# PROVIDED ENTRIES
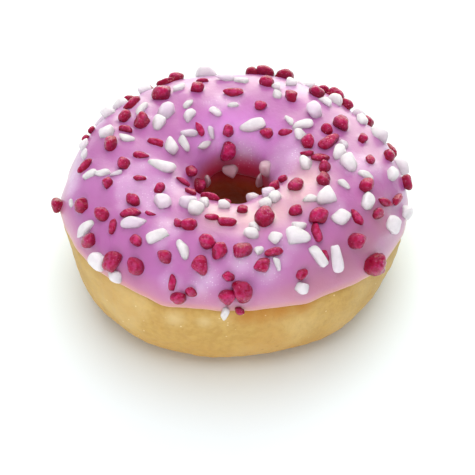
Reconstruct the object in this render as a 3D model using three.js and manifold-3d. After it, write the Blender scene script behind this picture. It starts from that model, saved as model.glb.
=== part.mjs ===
// An iced mini ring doughnut: a browned dough ring with a flat foot, a coat of icing over its upper
// half, and red and white nuggets set into the icing. Millimetres, +Z up, the origin under the middle
// of the ring, on the surface that it rests on.
//
// Two angles name a place on the ring. "around" goes round it: 0 at +X, 90 at +Y. "across" goes
// round its tube: 0 at the outer girth, 90 at the crest, 180 at the waist of the hole.
import * as THREE from "three";
import { mergeVertices } from "three/addons/utils/BufferGeometryUtils.js";
import Module from "manifold-3d";

// Driving dimensions of the ring
const OUTER_DIAMETER = 60;
const HOLE_DIAMETER = 13.2;
const GIRTH_HEIGHT = 15.2;
const CREST_HEIGHT = 25.7;
const FOOT_DROP = 0.8;

// How square each quarter of the tube's section is: 2 is an ellipse, more is squarer
const SQUARENESS = { outerTop: 2.1, innerTop: 3.0, innerFoot: 2.2, outerFoot: 2.8 };

// Slow unevenness, as terms of [waves round the ring, swing, where it peaks in degrees]
const PLAN_WAVES = [[2, 0.032, 9], [3, 0.01, -45]];
const CREST_WAVES = [[1, 0.3, 20], [3, 0.2, 70]];

// A fine swell that winds round the ring and its tube: its height, its waves each way and its peak
const SWELL = { height: 0.16, around: 5, across: 2, peak: 40 };

// The icing: where its edges lie across the tube, in degrees, and how thick it is
const OUTER_EDGE = 4.5;
const OUTER_EDGE_WAVES = [[1, 3.6, 236], [2, 5.5, 180], [5, 0.9, 40], [9, 1.2, 250]];
const EDGE_RISE = { height: 8.5, peak: -158, power: 24 };
const INNER_EDGE = 176;
const INNER_EDGE_WAVES = [[2, 2.5, 60], [5, 1.5, 10]];
const ICING_THICKNESS = 1.2;
const EDGE_LIP = 0.45;
const GAP = 0.3;
const TAPER = { start: -12, end: 24 };

// Where the dough's section starts, in degrees across the tube: the middle of its foot
const FOOT = -90;

// Mesh fineness
const STEPS_AROUND = 54;
const DOUGH_STEPS = 26;
const ICING_TOP_STEPS = 14;
const ICING_UNDER_STEPS = 11;

// Nuggets: their width and height as shares of their length, how deep they sit, how uneven their
// corners are, how many are fused on, and how far past the gap they stay off the dough
const STOUT = { width: 0.84, height: 0.82 };
const SLIM = { width: 0.46, height: 0.45 };
const SUNK = 0.3;
const SHAPE_ROUGHNESS = 0.16;
const SHAPE_SEED = 7;
const NUGGETS_FUSED = 172;
const CLEARANCE = 0.08;

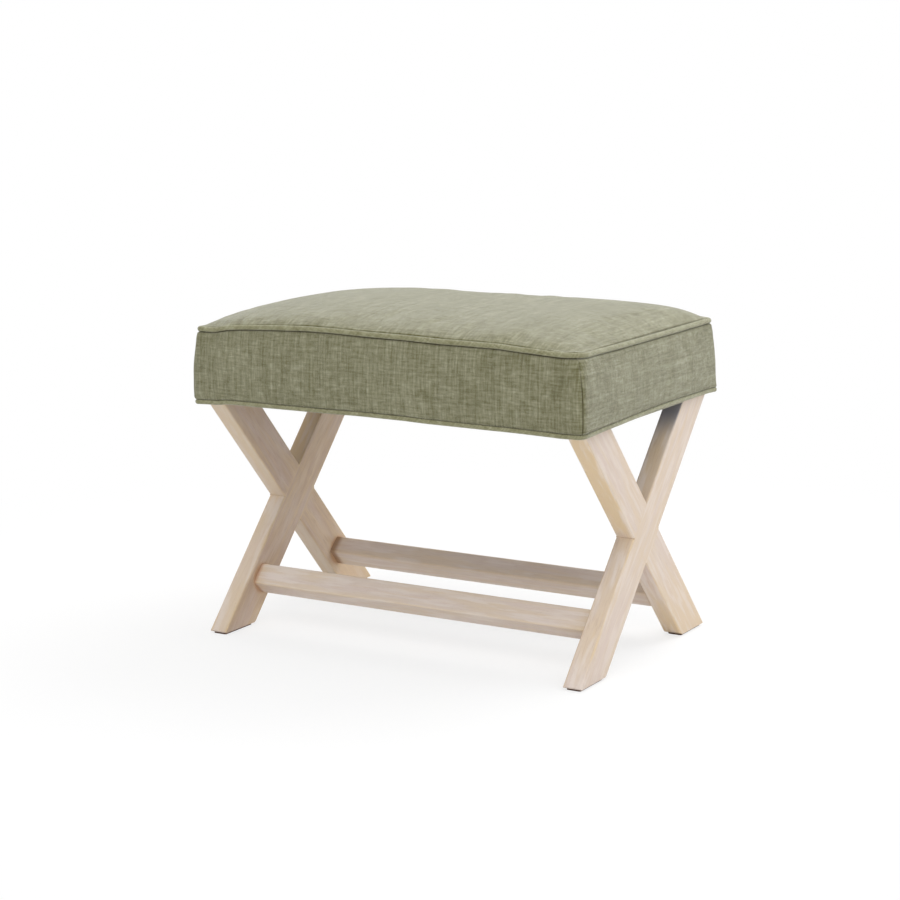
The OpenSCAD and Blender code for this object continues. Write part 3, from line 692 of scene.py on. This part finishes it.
# Simulation of the cover: its start, what is held, its cloth, and how far in mm it may leave the drawn form
START_SWELL, START_NOISE = 0.92, 0.08 * MM
HELD_STEPS, HELD_RIM_RINGS = 5, 3
SIM_FRAMES = 20
CLOTH_SETTINGS = {
    "quality": 6, "mass": 0.25, "tension_stiffness": 18, "compression_stiffness": 18, "shear_stiffness": 6,
    "bending_stiffness": 0.6, "use_pressure": True, "uniform_pressure_force": 4, "shrink_min": -0.006,
    "vertex_group_mass": "held",
}
BAND_LOOSE, TOP_LOOSE, CORNER_LOOSE = 0.6, 0.7, 1.1


def inflate(cushion):
    """Fills the cover with air as cloth, with its seams held, and keeps it near the drawn form."""
    start, _, _ = cushion_points(START_SWELL)
    start = start + rng.normal(0, START_NOISE, start.shape)
    held = np.zeros(len(start), bool)
    held[:(FIRST_BAND + HELD_STEPS) * RING] = True
    held[(LAST_BAND - HELD_STEPS + 1) * RING:(LAST_BAND + HELD_RIM_RINGS) * RING] = True
    start[held] = FULL_POINTS[held]
    write_points(cushion.data, start)
    group = cushion.vertex_groups.new(name="held")
    group.add([int(i) for i in np.flatnonzero(held)], 1.0, "REPLACE")
    cloth = cushion.modifiers.new("cloth", "CLOTH")
    for key, value in CLOTH_SETTINGS.items():
        setattr(cloth.settings, key, value)
    cloth.settings.effector_weights.gravity = 0
    cloth.collision_settings.use_collision = False
    cloth.collision_settings.use_self_collision = False
    for number in range(1, SIM_FRAMES + 1):
        bpy.context.scene.frame_set(number)
    apply_modifiers(cushion)
    cushion.vertex_groups.clear()
    moved = read_points(cushion.data) - FULL_POINTS
    reach = np.linalg.norm(moved, axis=1, keepdims=True)
    # The top near the front right corner may wrinkle most, its rim and the bands least
    on_top = np.arange(len(FULL_POINTS)) >= LAST_BAND * RING
    away = np.linalg.norm(FULL_POINTS[:, :2] - TOP_HALF * (0.8, -1.0), axis=1)
    off_rim = np.maximum((TOP_HALF - np.abs(FULL_POINTS[:, :2])).min(axis=1), 0)
    loose = TOP_LOOSE + CORNER_LOOSE * np.exp(-(away / (200 * MM)) ** 2)
    loose = loose * (1 - 0.8 * np.exp(-off_rim / (9 * MM)))
    limit = (np.where(on_top, loose, BAND_LOOSE) * MM)[:, None]
    write_points(cushion.data, FULL_POINTS + moved * np.tanh(reach / limit) * limit / np.maximum(reach, 1e-9))


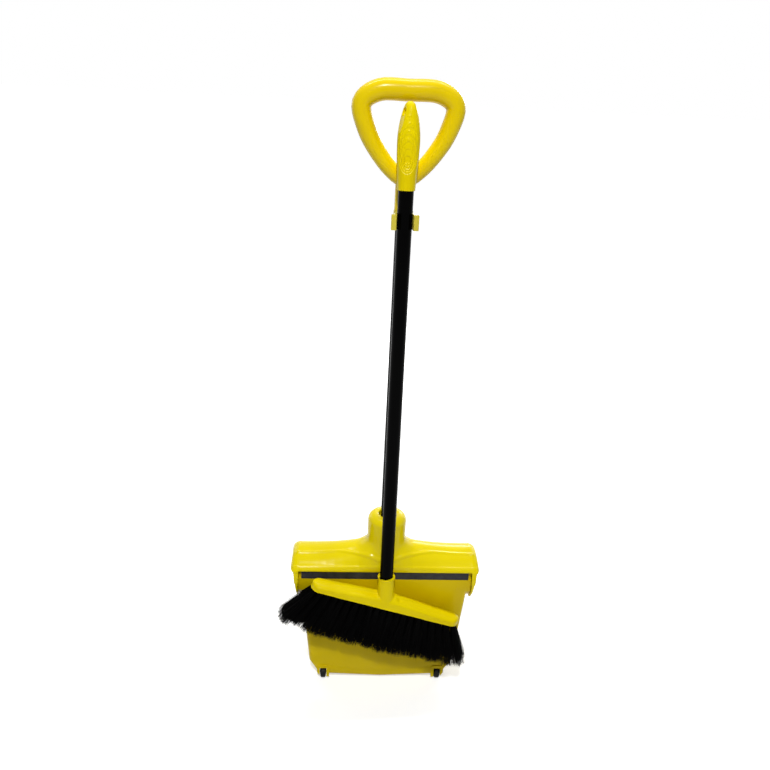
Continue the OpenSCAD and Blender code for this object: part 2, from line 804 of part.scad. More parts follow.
module brush_head() {
    color(yellow) difference() {
        union() {
            at_head() head_body();
            at_brush() {
                translate([0, 0, brush_socket_low - head_drop])
                    cylinder(h = brush_socket_h - brush_socket_low, r1 = brush_socket_low_r, r2 = brush_socket_r);
                translate([0, 0, socket_top - 3]) cylinder(h = 3, r = brush_socket_r + 1.6);
            }
        }
        at_brush() {
            translate([0, 0, brush_tube_foot]) cylinder(h = brush_socket_depth + 1, r = socket_r);
            translate([0, 0, brush_tube_foot - thread_l - 0.5]) cylinder(h = thread_l + 1, r = thread_r + snug);
        }
        at_head() for (row = [-1, 0, 1]) for (i = [0:tuft_count - 1])
            translate([tuft_x(i), row * row_gap, -1]) cylinder(h = hole_depth + 1, r = hole_r, $fn = 24);
    }
}

// A tuft seen from the front, as a wedge that opens out downwards into its neighbours
module tuft_wedge(i) {
    turn = tuft_lean(i);
    half = (tuft_x(1) - tuft_x(0) + bristle_l * sin(tuft_lean(1) - tuft_lean(0))) / 2 + 0.4;
    translate([tuft_x(i), 0]) rotate(turn)
        polygon([[-tuft_d / 2, 0.01], [-half, -bristle_l], [half, -bristle_l], [tuft_d / 2, 0.01]]);
}

// One row of bristles: round roots in the head's holes, and the filaments below as one soft curtain
module bristle_row(row) {
    color(black) at_head() translate([0, row * row_gap, 0]) {
        for (i = [0:tuft_count - 1])
            translate([tuft_x(i), 0, -2]) cylinder(h = hole_depth, r = tuft_d / 2, $fn = 24);
        rotate([row * row_fan, 0, 0]) rotate([90, 0, 0]) linear_extrude(row_t, center = true) intersection() {
            union() {
                for (i = [0:tuft_count - 1]) tuft_wedge(i);
                translate([tuft_x(0), -3]) square([2 * tuft_x(tuft_count - 1), 2]);
            }
            translate([-head_l, -2 * bristle_l]) square([2 * head_l, 2 * bristle_l - root_space]);
        }
    }
}

module bristles_front() {
    bristle_row(-1);
}

module bristles_middle() {
    bristle_row(0);
}

module bristles_rear() {
    bristle_row(1);
}

// Flat wire staples that hold the tufts at the bottom of their holes
module tuft_anchors() {
    color(steel) at_head() for (row = [-1, 0, 1]) for (i = [0:tuft_count - 1])
        translate([tuft_x(i), row * row_gap, hole_depth - 1]) cube([0.5, tuft_d - 1, 1.8], center = true);
}

loop_grip();
loop_grip_screw();
pan_tube();
brush_clip();
clip_screw();
hood();
neck_screw();
hinge_pin_left();
hinge_pin_right();
pin_washer_left();
pin_washer_right();
bucket();
lip_strip();
axle_left();
axle_right();
wheel_left();
wheel_right();
brush_grip();
brush_tube();
brush_ferrule();
brush_head();
bristles_front();
bristles_middle();
bristles_rear();
tuft_anchors();
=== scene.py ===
import json
import math
import random

import bmesh
import bpy
from mathutils import Matrix, Vector


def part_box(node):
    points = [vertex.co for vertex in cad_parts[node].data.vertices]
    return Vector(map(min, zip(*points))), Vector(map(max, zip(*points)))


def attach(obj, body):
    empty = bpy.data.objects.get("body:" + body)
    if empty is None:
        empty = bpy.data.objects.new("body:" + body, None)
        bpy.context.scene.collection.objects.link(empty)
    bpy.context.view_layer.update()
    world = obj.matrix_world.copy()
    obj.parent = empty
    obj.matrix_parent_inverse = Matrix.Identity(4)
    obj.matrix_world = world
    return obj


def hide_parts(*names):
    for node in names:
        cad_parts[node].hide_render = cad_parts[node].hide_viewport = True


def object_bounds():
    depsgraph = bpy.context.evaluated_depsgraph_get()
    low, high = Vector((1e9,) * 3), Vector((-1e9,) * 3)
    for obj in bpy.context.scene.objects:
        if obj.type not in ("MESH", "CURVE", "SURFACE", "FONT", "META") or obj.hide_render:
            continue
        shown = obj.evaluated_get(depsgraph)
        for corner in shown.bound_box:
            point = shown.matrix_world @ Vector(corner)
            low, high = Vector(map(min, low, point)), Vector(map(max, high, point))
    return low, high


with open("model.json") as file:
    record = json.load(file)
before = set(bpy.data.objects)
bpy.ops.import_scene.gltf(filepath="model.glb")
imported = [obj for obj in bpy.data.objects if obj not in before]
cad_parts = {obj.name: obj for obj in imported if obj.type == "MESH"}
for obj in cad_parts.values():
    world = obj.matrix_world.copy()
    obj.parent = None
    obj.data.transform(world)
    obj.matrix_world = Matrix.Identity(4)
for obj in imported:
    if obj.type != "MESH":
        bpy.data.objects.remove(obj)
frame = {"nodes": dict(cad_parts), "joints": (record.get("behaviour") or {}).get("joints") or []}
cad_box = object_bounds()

MM = 0.001
UP = Vector((0, 0, 1))

# ---------------------------------------------------------------- camera

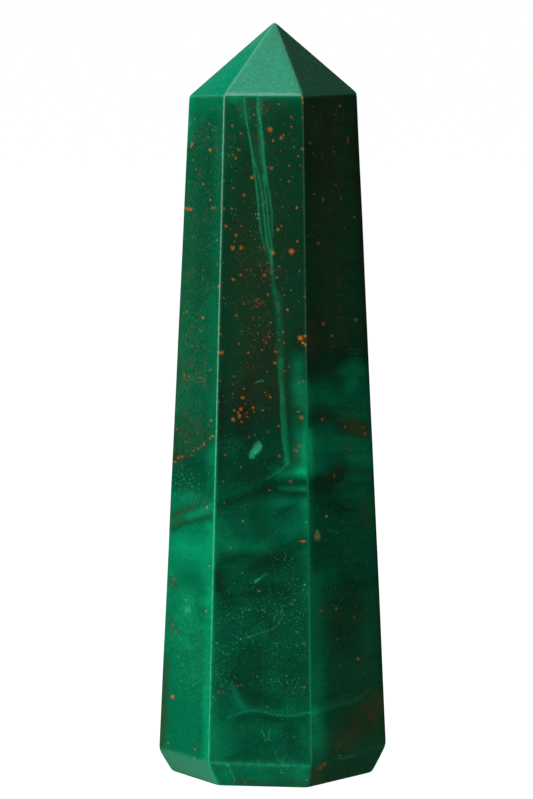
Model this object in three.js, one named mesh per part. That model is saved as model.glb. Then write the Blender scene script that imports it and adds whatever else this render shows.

# STATED EXERCISE
Only the lines from the one with "The OpenSCAD and Blender code for this object continues." to the one with "BAND_LOOSE, TOP_LOOSE, CORNER_LOOSE" are wanted; extract them exactly, both ends included.

# TASK RESULT
The OpenSCAD and Blender code for this object continues. Write part 3, from line 692 of scene.py on. This part finishes it.
# Simulation of the cover: its start, what is held, its cloth, and how far in mm it may leave the drawn form
START_SWELL, START_NOISE = 0.92, 0.08 * MM
HELD_STEPS, HELD_RIM_RINGS = 5, 3
SIM_FRAMES = 20
CLOTH_SETTINGS = {
    "quality": 6, "mass": 0.25, "tension_stiffness": 18, "compression_stiffness": 18, "shear_stiffness": 6,
    "bending_stiffness": 0.6, "use_pressure": True, "uniform_pressure_force": 4, "shrink_min": -0.006,
    "vertex_group_mass": "held",
}
BAND_LOOSE, TOP_LOOSE, CORNER_LOOSE = 0.6, 0.7, 1.1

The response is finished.